Letter to the Editor
BY Kate Zambreno
Introduction
Dear Editor,
I take offense at the characterization of Djuna Barnes in Brian Phillips's dismissive review of her posthumous collection of poetry ["Eight Takes," December 2006]. It does not appear that Phillips has read or processed much of Barnes's major works beyond the collection reviewed. Instead, he relies on elitist posturing, sexist anecdotes, and troublesome psychologizing. In the opening, flip passage, Phillips portrays Barnes as a glorious socialite flitting around the other, more "serious" writers of Modernism, a party girl whose ankles Stein archly praised and who (gasp!) got taken out to lunch by ol' Tom himself and called Joyce "Jim." In reality, Barnes was one of the major figures on the Paris literary scene of the twenties. Janet Flanner, proudly parodied in Barnes's first work, Ladies Almanack (which is widely read as her spoof of expat lesbian life—not Nightwood, as Phillips suggests), argued that Barnes was the most significant woman writer in Paris during that time. Beckett and other peers, who recognized a literary debt to her, sent her money during her later Greenwich Village days, her self-imposed "Trappist" period, as she called it. Phillips writes, "She was taken seriously, only not quite seriously." Actually, many people took, and continue to take, Barnes quite seriously. Her masterpiece, Nightwood, is widely considered one of the most influential works of Modernist fiction.

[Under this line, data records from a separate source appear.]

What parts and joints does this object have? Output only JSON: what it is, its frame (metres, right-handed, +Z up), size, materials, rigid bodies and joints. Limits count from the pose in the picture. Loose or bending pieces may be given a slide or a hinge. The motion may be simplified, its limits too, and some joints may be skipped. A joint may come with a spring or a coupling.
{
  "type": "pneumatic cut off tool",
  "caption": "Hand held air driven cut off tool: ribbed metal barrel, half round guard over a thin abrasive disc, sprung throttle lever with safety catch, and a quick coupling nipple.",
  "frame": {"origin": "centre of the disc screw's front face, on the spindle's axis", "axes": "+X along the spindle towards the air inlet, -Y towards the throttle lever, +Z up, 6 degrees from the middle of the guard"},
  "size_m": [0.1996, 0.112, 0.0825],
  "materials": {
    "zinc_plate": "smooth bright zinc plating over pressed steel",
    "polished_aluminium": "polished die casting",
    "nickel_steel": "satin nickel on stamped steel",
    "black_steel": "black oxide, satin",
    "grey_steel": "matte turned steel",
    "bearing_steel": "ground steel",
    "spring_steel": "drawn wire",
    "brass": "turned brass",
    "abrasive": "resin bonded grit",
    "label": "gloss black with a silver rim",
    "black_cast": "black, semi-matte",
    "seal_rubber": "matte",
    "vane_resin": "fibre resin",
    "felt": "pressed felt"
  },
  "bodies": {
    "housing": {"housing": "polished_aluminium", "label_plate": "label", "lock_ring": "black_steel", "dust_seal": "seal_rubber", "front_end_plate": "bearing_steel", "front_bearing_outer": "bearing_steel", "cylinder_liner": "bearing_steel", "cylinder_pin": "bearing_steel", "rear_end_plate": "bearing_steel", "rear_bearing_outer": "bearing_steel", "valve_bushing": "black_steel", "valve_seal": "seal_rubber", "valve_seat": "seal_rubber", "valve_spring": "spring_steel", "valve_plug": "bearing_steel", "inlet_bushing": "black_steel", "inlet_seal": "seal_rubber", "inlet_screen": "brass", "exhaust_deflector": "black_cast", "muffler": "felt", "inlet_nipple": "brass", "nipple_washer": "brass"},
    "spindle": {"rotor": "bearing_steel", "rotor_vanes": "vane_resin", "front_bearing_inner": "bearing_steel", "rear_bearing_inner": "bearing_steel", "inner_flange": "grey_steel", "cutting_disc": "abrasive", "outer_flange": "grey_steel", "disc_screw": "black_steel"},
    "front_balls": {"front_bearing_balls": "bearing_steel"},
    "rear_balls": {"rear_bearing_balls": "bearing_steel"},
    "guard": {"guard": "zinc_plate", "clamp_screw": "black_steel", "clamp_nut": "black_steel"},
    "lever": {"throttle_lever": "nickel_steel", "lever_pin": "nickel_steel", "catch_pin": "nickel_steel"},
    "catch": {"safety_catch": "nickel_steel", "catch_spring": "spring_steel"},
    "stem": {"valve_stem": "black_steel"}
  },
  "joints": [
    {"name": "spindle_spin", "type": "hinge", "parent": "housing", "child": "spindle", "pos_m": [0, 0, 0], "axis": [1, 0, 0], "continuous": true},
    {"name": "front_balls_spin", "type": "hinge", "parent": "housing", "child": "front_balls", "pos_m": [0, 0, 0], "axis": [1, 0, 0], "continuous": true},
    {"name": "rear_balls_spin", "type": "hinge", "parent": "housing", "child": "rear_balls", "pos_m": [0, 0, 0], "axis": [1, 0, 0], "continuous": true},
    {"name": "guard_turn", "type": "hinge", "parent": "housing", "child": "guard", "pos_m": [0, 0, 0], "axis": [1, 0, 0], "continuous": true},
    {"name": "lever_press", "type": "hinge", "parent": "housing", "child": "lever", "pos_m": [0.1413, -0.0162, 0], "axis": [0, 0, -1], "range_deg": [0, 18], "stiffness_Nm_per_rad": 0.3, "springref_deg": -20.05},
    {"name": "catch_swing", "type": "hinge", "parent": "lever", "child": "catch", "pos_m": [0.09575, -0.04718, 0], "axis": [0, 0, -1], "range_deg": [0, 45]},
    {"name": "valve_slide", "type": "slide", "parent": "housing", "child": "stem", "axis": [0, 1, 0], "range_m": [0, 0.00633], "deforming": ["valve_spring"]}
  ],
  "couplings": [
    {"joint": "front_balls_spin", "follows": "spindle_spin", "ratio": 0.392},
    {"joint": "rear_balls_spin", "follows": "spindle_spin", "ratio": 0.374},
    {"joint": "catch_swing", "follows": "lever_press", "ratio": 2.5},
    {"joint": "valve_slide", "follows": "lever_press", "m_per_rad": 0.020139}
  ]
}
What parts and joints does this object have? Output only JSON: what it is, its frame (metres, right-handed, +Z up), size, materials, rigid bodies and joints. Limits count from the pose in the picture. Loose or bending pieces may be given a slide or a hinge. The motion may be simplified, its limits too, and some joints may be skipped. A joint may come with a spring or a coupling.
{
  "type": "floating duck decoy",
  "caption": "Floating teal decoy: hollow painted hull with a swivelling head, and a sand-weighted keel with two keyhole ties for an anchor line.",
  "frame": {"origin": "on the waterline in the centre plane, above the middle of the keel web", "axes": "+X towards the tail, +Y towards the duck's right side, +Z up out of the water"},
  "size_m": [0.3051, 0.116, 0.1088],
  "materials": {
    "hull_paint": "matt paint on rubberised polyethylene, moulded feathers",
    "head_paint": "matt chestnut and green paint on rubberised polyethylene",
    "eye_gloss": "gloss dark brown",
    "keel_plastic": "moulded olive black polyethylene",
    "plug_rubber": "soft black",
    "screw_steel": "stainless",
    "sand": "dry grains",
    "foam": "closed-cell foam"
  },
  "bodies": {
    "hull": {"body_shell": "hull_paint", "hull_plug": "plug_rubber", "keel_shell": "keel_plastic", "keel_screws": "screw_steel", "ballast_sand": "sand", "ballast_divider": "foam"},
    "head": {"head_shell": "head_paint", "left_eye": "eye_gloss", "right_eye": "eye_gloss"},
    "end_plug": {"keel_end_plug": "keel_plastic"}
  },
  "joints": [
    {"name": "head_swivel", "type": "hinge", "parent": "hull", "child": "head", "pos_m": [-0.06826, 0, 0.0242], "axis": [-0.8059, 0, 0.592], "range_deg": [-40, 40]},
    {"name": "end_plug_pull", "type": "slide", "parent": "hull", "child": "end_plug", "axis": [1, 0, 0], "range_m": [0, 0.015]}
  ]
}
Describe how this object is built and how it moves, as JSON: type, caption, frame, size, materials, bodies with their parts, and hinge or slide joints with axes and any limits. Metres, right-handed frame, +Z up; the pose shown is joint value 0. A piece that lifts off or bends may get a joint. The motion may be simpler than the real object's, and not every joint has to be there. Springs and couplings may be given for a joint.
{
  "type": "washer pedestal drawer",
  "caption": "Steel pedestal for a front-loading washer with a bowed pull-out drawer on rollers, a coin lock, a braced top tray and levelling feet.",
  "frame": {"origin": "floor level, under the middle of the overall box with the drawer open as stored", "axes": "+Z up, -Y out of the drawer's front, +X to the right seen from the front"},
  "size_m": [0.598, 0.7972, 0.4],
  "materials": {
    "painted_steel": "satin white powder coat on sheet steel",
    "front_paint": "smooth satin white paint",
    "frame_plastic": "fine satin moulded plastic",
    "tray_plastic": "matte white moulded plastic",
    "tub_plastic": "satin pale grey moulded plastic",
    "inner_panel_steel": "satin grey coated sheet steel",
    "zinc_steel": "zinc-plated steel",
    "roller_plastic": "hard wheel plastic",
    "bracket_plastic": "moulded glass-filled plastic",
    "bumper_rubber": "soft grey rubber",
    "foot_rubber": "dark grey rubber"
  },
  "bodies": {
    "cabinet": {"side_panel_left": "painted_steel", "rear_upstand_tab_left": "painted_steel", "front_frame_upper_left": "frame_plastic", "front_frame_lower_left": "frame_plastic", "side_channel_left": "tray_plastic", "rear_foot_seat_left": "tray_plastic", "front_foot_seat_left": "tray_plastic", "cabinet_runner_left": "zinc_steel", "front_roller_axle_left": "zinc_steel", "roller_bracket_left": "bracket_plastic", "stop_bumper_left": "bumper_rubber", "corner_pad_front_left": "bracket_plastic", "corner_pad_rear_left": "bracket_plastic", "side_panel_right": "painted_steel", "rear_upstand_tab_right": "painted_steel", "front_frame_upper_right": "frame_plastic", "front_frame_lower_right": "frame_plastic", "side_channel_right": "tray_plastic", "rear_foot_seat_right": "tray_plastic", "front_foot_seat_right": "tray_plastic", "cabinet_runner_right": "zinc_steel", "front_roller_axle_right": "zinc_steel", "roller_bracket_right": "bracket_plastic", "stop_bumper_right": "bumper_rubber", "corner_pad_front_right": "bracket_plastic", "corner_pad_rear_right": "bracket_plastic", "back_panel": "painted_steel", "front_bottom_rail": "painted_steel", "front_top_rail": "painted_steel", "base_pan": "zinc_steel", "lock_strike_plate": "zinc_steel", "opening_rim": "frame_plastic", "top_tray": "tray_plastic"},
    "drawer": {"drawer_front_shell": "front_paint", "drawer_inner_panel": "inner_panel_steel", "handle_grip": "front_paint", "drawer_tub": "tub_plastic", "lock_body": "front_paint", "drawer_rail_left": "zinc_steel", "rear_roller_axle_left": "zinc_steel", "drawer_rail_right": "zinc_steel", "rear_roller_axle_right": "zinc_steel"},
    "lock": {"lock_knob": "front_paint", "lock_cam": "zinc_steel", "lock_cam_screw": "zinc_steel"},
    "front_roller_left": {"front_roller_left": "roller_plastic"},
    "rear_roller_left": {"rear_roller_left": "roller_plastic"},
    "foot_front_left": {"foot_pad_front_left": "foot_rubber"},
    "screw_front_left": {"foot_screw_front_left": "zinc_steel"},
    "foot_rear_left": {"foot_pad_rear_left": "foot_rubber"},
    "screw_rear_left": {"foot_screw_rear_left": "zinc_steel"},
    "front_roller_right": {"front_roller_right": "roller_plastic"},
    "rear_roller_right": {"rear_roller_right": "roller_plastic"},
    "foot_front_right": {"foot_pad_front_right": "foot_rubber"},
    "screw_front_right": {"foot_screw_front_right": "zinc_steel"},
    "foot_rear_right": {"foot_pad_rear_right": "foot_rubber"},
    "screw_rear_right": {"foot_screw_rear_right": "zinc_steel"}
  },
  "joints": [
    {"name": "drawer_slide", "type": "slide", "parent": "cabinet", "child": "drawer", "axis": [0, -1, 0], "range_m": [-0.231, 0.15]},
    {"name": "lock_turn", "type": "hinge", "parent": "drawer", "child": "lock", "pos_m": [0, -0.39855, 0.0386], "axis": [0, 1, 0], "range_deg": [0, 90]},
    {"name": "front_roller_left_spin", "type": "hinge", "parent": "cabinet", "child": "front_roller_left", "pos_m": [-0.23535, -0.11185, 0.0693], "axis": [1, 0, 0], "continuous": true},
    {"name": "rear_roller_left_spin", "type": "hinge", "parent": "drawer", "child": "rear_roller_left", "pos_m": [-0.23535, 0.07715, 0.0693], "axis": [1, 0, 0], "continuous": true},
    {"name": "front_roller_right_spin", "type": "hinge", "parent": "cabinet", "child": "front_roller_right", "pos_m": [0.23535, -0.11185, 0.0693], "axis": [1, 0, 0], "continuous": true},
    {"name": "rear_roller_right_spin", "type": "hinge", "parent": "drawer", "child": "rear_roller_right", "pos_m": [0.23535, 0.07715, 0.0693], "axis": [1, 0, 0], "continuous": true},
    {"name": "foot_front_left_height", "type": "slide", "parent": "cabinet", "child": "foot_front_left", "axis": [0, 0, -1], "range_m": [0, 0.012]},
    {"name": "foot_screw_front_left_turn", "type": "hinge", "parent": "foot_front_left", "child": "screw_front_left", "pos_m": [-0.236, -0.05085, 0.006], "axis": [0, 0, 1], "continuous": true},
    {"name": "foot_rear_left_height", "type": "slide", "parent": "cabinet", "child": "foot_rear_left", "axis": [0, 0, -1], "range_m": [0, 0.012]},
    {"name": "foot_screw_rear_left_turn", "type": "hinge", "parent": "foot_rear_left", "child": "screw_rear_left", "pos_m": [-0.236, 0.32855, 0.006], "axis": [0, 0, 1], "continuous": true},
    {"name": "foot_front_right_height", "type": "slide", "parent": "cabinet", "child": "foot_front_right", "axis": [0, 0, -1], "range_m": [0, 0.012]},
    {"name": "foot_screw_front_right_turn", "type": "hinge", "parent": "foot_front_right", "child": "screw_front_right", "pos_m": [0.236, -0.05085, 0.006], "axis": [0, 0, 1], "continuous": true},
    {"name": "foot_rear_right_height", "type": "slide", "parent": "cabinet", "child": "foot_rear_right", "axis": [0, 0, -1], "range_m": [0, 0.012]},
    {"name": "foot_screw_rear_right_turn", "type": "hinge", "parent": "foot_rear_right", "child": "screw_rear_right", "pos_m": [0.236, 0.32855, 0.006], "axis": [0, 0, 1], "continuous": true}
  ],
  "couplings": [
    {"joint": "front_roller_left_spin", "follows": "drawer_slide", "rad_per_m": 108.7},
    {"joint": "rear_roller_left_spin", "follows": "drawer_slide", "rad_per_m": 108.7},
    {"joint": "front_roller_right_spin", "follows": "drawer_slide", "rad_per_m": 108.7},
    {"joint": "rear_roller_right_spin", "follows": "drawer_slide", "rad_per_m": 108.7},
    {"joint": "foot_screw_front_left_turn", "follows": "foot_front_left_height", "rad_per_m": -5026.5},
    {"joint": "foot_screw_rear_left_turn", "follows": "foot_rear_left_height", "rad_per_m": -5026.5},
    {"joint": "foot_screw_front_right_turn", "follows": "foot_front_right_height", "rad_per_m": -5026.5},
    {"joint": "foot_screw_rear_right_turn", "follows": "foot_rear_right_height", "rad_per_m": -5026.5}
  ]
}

Phillips is surprised that Barnes's collection of poems seems more inspired by the seventeenth-century Metaphysical poets than by her contemporaries and concludes that she "must have discovered" John Donne and the rest through the tutelage of T.S. Eliot. (I mean, wow, how could a woman writer of that time, not taken seriously enough, have read anything if not introduced by some sort of Svengali?) Actually, Barnes always employed a wide variety of literary styles—her Ladies Almanack experimented with Elizabethan prose, her first novel Ryder parodied everything from the Bible to Chaucer to medieval mystics to mock-epic tales to the epistolary novel to the heroic couplet. Nightwood also incorporates a wide spectrum of literary styles and sources, the Elizabethans and Jacobeans, Leviticus, Surrealism, grotesque realism. The richly allusive, pun-filled text has often been compared to Joyce's Ulysses. That's why Djuna called Joyce "Jim"—because they were peers and intimates. James Joyce took her and her work quite seriously, but, alas, Brian Phillips could not.